Shave. To become a drag queen, a close shave on the face and body hair removal--including arms, legs and armpits--will enhance your appearance as a woman. Find a hair removal cream that doesn't irritate the skin to avoid the rashes, bumps and ingrown hairs of constant shaving.
Learn how to apply make-up. Use cosmetics and theatrical make-up to soften your face, draw attention to your best features and elevate your drag queen persona. Bold lip colors and eyeliners help downplay features such as a strong jaw line. Become familiar with typical procedures of applying and blending concealers, foundation, eye shadow, mascara and lip pencils. Read beauty magazines to learn the latest trends, products and application techniques.

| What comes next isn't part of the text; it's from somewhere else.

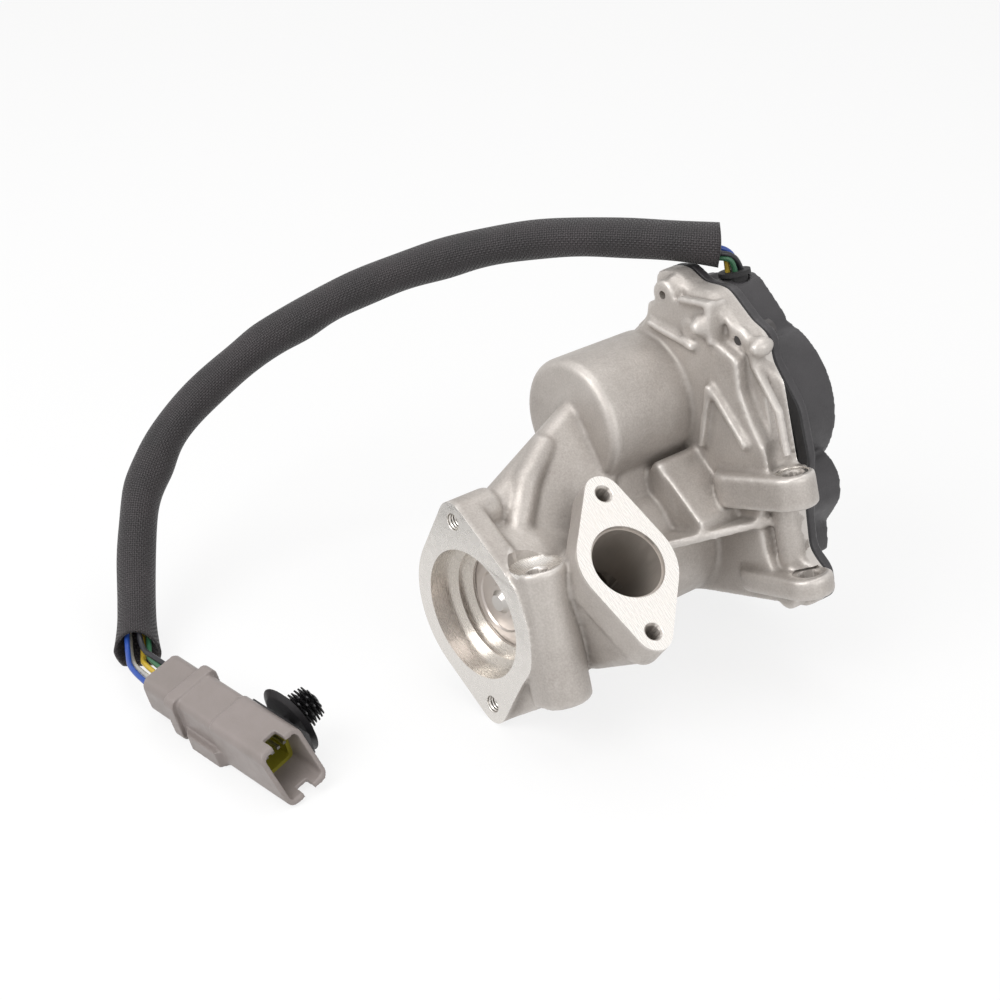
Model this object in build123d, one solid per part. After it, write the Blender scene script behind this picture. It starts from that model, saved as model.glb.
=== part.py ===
from build123d import *
from math import acos, atan2, cos, degrees, pi, radians, sin, sqrt, tan
import os

os.makedirs("parts", exist_ok=True)

# An electrically driven exhaust gas recirculation valve with its sleeved lead and five-way connector.
# The valve is drawn in its casting's frame, in millimetres: +X from the inlet face along the valve stem,
# +Z along the clamp bolts, -Y towards the side port. It lies on a table turned by LEAN about X, so every
# piece of it is turned by that angle when it is written. The origin is the centre of the inlet face.
# The lead and its connector are drawn where they lie, in the turned frame.

LEAN = 18.8                      # how far the casting leans on the table, degrees

# Fits
SLIDE_FIT = 0.05                 # radial clearance of shafts and of the stem in their bores
AIR = 0.3                        # gap between faces of different bodies that only pass each other

# Inlet flange and valve body
INLET_PLATE_R = 29.5
INLET_EAR_R = 7.0
INLET_HOLE_REACH = 32.5          # bolt hole to the bore's centre
INLET_THICK = 9.0
INLET_EAR_DEPTH = 17.0           # the ears carry on behind the flange as bosses
TAPPED_R = 2.5                   # M6 tapped hole, drawn at its minor radius
TAPPED_MOUTH_R = 3.3             # countersink of a tapped hole
INLET_BORE_R = 22.75
INLET_BORE_DEPTH = 9.5
INLET_STEP_R = 19.8
INLET_STEP_DEPTH = 13.5
BODY_R = 24.0                    # round body that holds the stem and the cam
CHAMBER_R = 16.0
CHAMBER_END = 48.0

# Poppet, stem and seat
SEAT_FRONT = 14.8
SEAT_THICK = 4.5
SEAT_R = 17.0
THROAT_R = 10.8
DISC_R = 13.0
DISC_THICK = 2.6
SEAT_GAP = 0.05                  # the closed disc stands this far off its seat
STEM_R = 3.0
STEM_END = 98.0
RIVET_R = 4.2
RIVET_HEIGHT = 1.6
LIFT = 8.0                       # full opening of the valve

# Guide bush and seal of the stem
BUSH_R = 5.5
BUSH_START = 44.0
BUSH_END = 59.0
SEAL_R = 7.5
SEAL_THICK = 3.0
CROSSHEAD_X = 88.6               # block that holds the cross pin and slides in the guide
CROSSHEAD_LENGTH = 8.4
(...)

Dress to impress. Use your chosen persona as a guide when choosing a drag queen wardrobe. Browse the women's section in clothing stores to gain inspiration. Pay special attention to skirts, dresses and ball gowns. Over-the-top personalities may want to browse drag costumes designed for men. Accessories also enhance the look of a drag queen, such as feathered boas, tiaras, fake nails and formal gloves.
If you have long legs, choose big hairstyles to balance out the proportions of your body.
If you are interested in performing as a drag queen, contact local bars that have sponsored drag shows or beauty pageants in the past.
Because some male body parts are hard to disguise when wearing a dress, purchase a gaff (similar to thong underwear), which is designed to create a clean line and hide male genitals.
Invest in several pairs of high-heeled shoes, but do not venture into public until you have practiced how to properly walk, including going up and down stairs.